→ **EXERCISE TASK**
The line containing "as one solid." marks the end: quote every line from the start of the records below through it, word for word.

→ **RECORD EXTRACTS**
++++++++

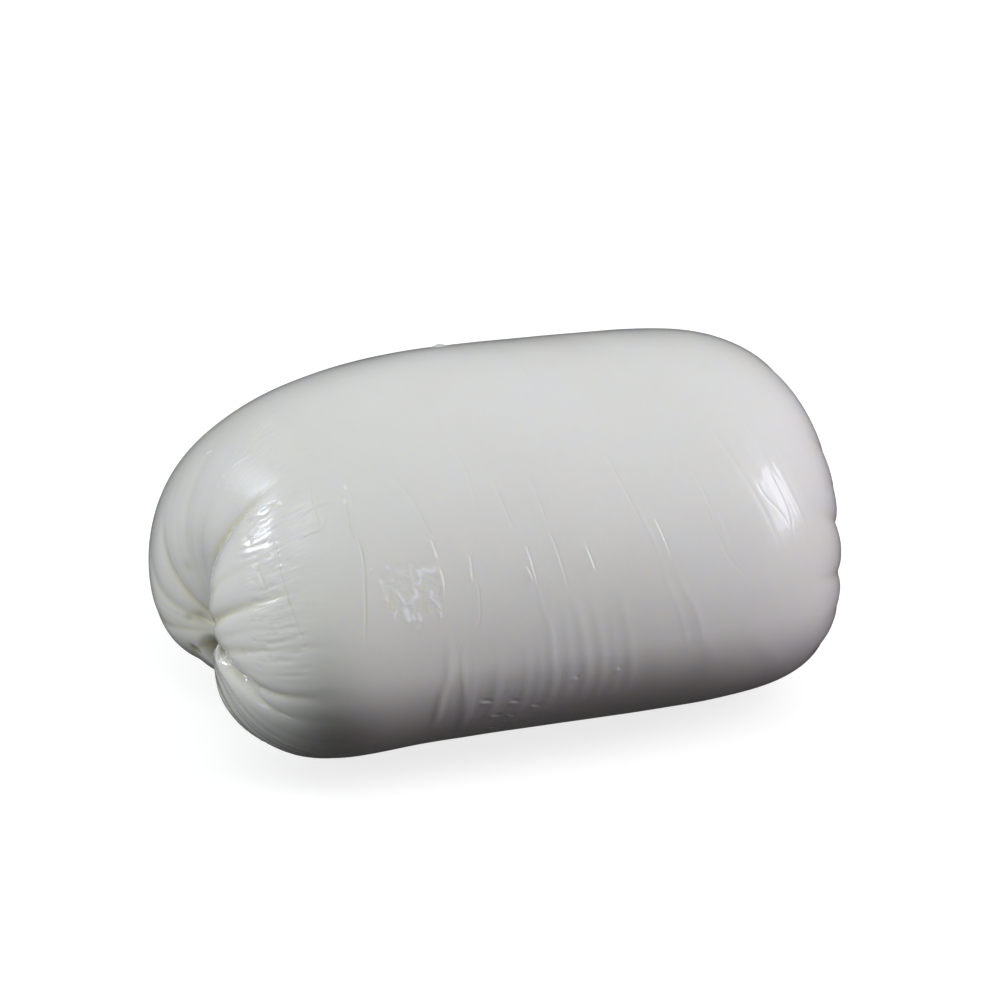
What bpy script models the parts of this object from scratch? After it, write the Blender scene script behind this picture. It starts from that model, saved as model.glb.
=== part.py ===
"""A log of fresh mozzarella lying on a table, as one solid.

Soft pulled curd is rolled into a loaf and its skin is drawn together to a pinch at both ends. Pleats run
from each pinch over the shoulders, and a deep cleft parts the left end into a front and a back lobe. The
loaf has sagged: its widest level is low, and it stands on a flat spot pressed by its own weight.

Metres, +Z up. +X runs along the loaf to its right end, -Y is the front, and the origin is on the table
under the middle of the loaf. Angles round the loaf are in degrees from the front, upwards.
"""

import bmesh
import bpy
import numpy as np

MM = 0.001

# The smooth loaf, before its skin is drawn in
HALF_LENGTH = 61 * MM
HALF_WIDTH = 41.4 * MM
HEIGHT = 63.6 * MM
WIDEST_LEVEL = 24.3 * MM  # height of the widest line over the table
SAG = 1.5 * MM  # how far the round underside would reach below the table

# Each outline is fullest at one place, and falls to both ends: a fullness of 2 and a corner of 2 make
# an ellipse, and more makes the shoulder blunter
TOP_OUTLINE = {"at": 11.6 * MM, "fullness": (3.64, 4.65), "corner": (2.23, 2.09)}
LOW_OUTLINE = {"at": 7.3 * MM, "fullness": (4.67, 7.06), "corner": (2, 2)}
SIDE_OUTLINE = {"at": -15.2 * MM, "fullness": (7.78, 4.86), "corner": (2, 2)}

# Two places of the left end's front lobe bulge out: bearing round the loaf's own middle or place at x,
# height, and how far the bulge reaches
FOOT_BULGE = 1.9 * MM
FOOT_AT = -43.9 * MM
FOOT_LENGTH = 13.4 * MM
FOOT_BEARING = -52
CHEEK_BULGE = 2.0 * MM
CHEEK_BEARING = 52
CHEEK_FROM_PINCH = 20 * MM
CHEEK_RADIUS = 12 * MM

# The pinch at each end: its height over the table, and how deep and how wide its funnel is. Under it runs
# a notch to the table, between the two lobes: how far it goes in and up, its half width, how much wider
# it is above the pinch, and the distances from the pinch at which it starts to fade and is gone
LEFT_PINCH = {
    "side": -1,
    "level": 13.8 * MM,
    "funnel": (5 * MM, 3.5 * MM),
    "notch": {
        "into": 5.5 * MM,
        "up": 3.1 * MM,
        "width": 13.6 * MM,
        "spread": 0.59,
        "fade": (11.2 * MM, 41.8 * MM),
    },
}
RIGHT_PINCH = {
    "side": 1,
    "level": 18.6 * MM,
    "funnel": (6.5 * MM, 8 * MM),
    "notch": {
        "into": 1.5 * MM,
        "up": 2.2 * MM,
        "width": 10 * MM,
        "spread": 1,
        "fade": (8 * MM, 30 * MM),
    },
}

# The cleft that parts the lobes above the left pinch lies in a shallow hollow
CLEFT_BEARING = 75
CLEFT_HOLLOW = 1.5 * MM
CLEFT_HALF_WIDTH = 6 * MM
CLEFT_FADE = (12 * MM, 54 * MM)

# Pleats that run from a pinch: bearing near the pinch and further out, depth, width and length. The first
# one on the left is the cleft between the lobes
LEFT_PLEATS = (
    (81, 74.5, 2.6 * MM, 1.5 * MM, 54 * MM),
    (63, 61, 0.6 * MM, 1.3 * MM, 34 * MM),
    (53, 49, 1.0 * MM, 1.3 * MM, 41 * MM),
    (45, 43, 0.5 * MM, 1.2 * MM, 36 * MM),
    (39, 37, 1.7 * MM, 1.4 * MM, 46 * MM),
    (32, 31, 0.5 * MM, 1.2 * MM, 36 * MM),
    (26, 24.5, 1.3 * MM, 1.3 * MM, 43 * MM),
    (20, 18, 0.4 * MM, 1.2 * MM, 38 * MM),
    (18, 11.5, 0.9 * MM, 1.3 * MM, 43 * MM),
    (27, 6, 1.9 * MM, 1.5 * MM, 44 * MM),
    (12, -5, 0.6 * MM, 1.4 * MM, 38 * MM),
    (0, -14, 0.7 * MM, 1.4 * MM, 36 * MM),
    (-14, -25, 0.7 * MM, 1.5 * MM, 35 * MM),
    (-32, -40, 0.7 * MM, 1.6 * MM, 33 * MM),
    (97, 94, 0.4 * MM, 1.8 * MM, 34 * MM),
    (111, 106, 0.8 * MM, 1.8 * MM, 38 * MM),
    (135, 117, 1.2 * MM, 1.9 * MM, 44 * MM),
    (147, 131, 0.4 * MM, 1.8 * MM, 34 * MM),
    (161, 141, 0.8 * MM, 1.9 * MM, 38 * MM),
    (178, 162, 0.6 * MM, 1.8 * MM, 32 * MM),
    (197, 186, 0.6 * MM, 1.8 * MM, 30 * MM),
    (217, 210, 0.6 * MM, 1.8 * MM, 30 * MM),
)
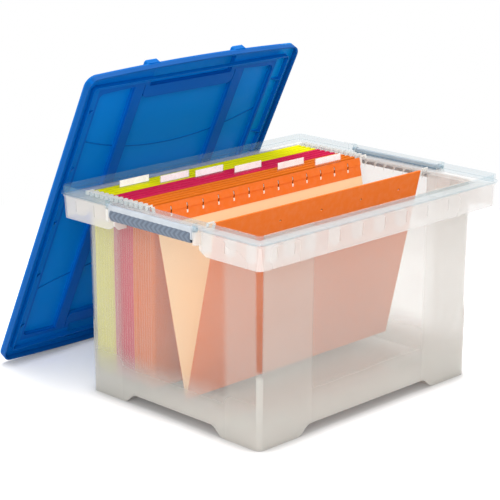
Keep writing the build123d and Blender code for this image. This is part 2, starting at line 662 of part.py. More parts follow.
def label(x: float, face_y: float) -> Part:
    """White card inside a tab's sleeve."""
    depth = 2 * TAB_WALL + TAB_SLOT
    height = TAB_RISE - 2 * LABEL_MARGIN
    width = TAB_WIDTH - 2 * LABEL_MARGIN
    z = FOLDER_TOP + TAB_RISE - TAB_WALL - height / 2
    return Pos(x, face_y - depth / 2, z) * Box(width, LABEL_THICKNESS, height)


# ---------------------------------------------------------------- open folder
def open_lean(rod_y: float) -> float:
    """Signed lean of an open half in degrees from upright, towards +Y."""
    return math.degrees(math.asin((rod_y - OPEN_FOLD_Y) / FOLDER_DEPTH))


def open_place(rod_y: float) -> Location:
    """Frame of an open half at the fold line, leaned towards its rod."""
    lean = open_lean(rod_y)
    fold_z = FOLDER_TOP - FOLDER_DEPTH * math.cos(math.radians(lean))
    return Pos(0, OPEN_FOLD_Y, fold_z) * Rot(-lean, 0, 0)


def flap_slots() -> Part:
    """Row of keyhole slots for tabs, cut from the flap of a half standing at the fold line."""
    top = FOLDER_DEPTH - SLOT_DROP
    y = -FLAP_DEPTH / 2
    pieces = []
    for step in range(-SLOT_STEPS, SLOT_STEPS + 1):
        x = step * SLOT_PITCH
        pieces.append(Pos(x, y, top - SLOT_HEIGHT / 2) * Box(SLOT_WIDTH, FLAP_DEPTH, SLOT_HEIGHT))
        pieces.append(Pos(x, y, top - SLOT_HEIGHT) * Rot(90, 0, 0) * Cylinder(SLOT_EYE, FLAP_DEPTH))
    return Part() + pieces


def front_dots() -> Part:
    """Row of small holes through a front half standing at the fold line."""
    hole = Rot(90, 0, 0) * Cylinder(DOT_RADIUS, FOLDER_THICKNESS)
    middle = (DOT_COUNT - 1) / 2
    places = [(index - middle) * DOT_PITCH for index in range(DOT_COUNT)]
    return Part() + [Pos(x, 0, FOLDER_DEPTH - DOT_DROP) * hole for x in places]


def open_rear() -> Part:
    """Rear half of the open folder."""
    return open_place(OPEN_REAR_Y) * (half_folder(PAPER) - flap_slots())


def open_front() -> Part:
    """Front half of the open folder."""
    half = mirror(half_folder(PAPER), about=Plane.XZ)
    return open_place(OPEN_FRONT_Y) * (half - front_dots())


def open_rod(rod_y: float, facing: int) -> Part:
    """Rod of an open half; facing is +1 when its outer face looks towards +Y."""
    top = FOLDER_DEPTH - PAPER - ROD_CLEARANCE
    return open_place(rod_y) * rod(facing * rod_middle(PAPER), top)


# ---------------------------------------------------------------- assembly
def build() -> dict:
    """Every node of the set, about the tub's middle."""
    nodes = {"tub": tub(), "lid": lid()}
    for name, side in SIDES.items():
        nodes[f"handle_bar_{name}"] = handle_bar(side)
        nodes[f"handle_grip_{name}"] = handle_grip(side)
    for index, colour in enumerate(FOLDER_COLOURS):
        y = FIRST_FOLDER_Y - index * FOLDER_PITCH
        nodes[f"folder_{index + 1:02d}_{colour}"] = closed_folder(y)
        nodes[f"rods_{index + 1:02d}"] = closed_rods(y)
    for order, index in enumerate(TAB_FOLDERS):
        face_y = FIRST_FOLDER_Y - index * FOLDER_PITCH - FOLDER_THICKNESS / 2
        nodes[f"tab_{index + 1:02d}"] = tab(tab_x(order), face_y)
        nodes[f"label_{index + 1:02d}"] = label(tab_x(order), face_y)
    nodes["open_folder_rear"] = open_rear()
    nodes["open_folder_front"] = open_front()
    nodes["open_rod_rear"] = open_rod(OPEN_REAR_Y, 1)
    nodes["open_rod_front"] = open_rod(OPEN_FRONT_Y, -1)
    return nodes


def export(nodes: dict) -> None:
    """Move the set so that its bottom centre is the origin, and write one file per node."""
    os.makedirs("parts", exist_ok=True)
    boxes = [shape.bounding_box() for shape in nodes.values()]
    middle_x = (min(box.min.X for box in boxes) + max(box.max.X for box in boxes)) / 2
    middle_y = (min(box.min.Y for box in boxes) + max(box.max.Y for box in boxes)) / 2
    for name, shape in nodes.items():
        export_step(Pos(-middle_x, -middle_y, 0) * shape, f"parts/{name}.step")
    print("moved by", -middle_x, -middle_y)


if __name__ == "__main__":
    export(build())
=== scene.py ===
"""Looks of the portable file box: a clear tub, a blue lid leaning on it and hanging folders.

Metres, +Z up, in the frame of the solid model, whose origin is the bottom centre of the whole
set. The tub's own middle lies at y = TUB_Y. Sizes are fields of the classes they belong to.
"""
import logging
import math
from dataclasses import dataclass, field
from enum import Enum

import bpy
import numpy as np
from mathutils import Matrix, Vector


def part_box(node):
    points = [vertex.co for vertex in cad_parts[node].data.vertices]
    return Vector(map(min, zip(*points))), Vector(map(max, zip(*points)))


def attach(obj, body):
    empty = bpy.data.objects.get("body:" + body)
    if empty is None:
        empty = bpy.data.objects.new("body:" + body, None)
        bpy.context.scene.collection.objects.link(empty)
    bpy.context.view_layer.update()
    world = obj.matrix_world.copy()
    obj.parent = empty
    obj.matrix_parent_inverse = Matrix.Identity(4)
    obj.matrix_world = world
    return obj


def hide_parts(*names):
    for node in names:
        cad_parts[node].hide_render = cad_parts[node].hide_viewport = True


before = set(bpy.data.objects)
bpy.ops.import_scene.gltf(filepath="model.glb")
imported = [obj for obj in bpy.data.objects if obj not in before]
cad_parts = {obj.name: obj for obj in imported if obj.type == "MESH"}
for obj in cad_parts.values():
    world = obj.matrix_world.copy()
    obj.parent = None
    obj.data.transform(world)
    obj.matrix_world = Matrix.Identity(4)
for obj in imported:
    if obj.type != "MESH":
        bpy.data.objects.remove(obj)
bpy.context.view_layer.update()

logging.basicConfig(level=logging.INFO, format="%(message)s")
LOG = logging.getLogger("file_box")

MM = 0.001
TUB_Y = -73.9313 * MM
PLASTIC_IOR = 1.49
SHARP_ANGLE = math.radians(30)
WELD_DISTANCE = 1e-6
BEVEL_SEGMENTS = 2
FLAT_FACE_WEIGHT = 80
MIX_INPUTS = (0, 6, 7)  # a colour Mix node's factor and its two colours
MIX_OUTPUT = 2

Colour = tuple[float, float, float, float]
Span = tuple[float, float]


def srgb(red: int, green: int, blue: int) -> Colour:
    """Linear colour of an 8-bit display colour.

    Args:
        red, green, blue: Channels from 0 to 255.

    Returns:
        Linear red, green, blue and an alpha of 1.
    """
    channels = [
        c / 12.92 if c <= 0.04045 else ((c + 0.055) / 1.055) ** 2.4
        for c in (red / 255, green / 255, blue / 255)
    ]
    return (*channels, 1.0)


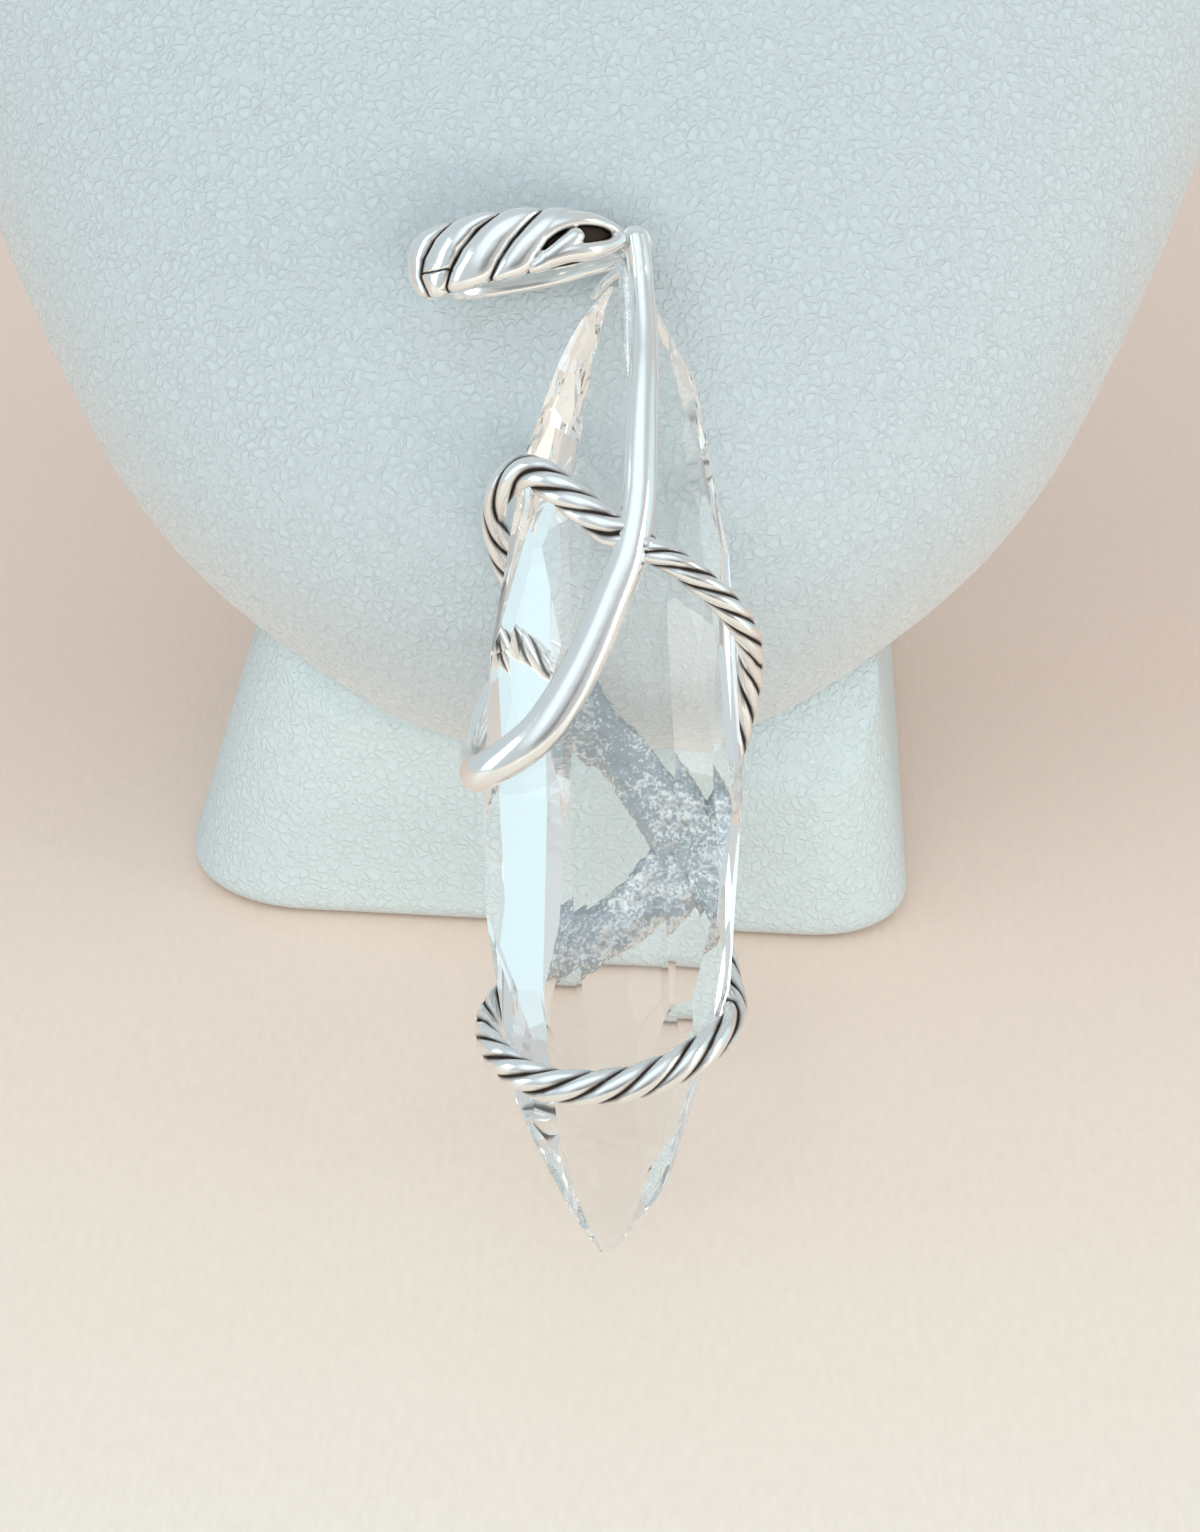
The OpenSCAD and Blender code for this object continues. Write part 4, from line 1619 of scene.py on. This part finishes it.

++++++++

→ **EXERCISE ANSWER**
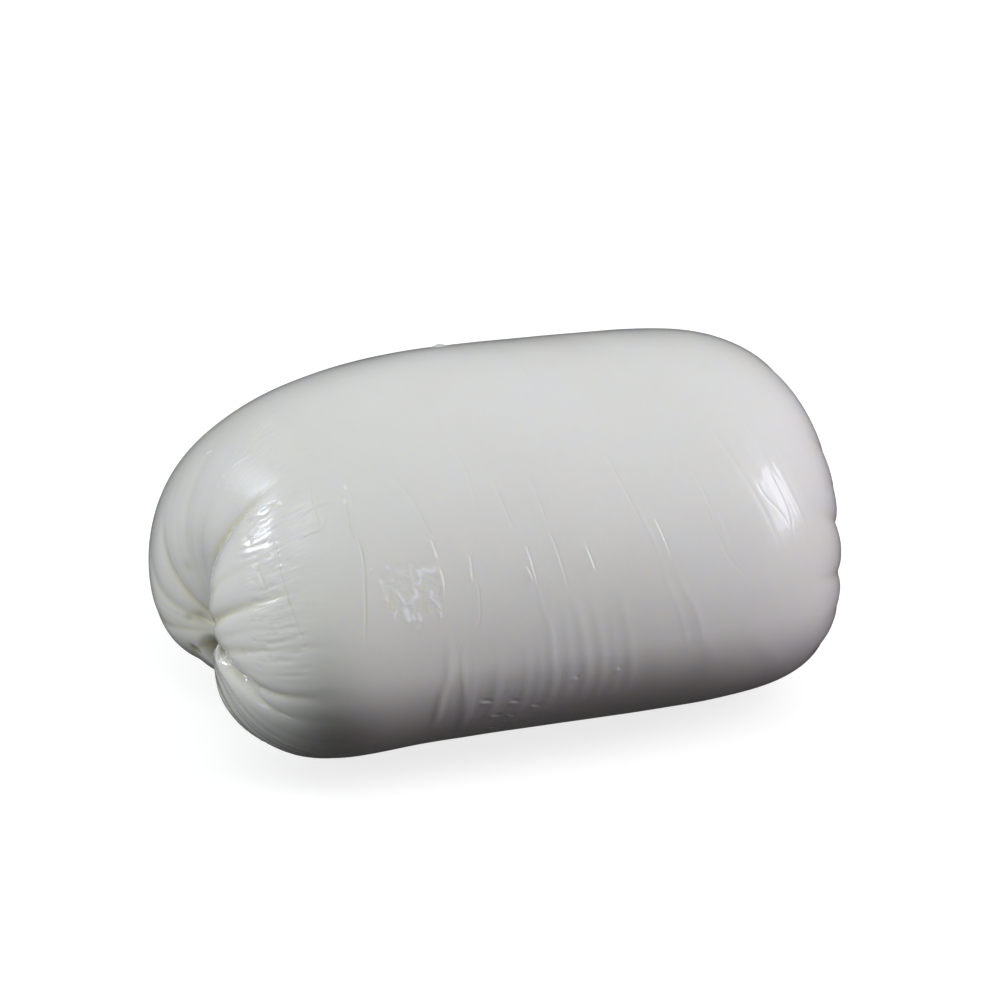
What bpy script models the parts of this object from scratch? After it, write the Blender scene script behind this picture. It starts from that model, saved as model.glb.
=== part.py ===
"""A log of fresh mozzarella lying on a table, as one solid.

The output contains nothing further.